Small FMEA, Big FMEA, Same Discipline
FMEA does not always need to become a large formal ceremony with a solemn spreadsheet and a choir of risk ratings. Like many useful improvement tools, it can scale.
For a major product launch, system migration, new policy, fraud initiative, or high-risk process, a full FMEA may be appropriate. Bring the team together. Map the steps. Identify failure modes. Score severity, occurrence, and detection. Review controls. Assign actions. Track risk reduction.
For a smaller problem, the same thinking can become a quick routine. What could fail here? What would the customer experience if it failed? How likely is that risk? Would we know before the customer does? What control would reduce the risk?
That five-minute version can be enough to prevent the most obvious cracks. A team lead can use it before changing a handoff. An associate can use it when spotting a recurring escalation pattern. A quality analyst can use it when reviewing a defect category. A manager can use it before agreeing to a “quick workaround” with the structural integrity of wet cardboard.
The power of FMEA is not only in the template. It is in the habit of thinking ahead.
AI Can Run the Simulation, But Humans Still Choose the Risk
AI can make FMEA more powerful. It can scan historical defects, customer complaints, escalation logs, fraud review outcomes, process notes, and transcript patterns to suggest likely failure modes. It can cluster recurring issues, compare similar rollouts, flag known risk patterns, and identify where detection appears weak. It can help draft a first-pass FMEA faster than a tired team staring at a blank spreadsheet at 16:47.
It can also help ask better questions. Where have similar controls failed before? Which customer segments generate false positives? Which handoffs create repeat contact? Which defect types carry high customer impact but low detection? Which steps depend on manual judgement? Which controls exist on paper but show no evidence of working?
AI should still not become the risk owner. A model can suggest failure modes, but it cannot decide what level of customer harm is acceptable. It cannot weigh trust, fairness, vulnerability, or brand promise the way humans must. It cannot understand every nuance of compliance and customer dignity unless people bring that judgement into the room.
AI can run the simulation.
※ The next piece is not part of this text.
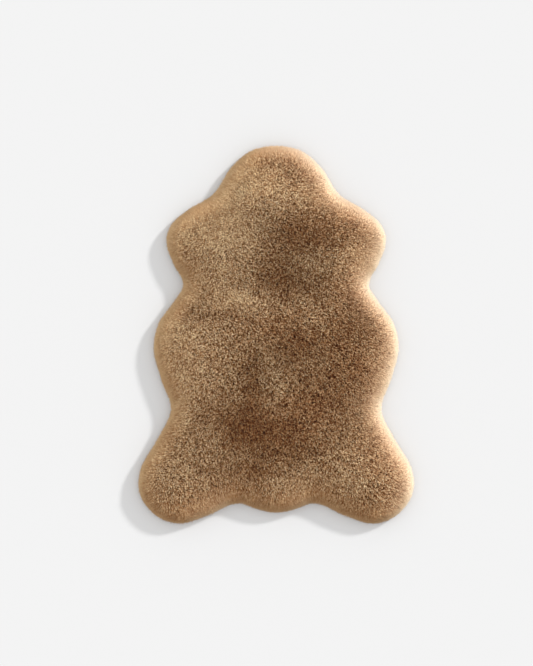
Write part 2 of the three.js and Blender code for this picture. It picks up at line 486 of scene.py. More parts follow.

Humans must still decide which risks deserve action, which controls are ethical, which trade-offs are acceptable, and which failure modes are too important to leave to probability.
The best use of AI in FMEA is to make the team’s thinking better informed, less dependent on memory, and less likely to miss the quiet patterns hiding in the evidence.
The Customer Should Not Be the Detection Method
FMEA is not about expecting everything to go wrong. It is about respecting the fact that some things will. That is not cynicism. That is maturity.
A mature organisation does not design a process, launch a control, or release a fraud rule and hope the weak points behave themselves. It studies the plan. It listens to the people closest to the work. It looks for the failure modes before the customer finds them. It builds controls where the risk is real. It understands that optimism is not a detection strategy.
In the heist film, the team does not wait until they are inside the vault to wonder whether the alarm works. They ask earlier. They test the route. They challenge the plan. They decide what happens if the lift stops, if the code fails, if the guard arrives early, if the exit route closes, or if the alarm catches the wrong person.
Processes deserve the same respect.
If CTQ tells us what must be true for quality to exist, FMEA asks what could stop that truth from happening. It takes the customer requirement and protects it from foreseeable risk. It also asks whether the controls we create to protect the business might accidentally damage the very trust we were trying to defend.
That is why FMEA belongs near the beginning of the work, while there is still time to change the blueprint. The customer can tell us when the process has failed. They should never be our first warning that it could.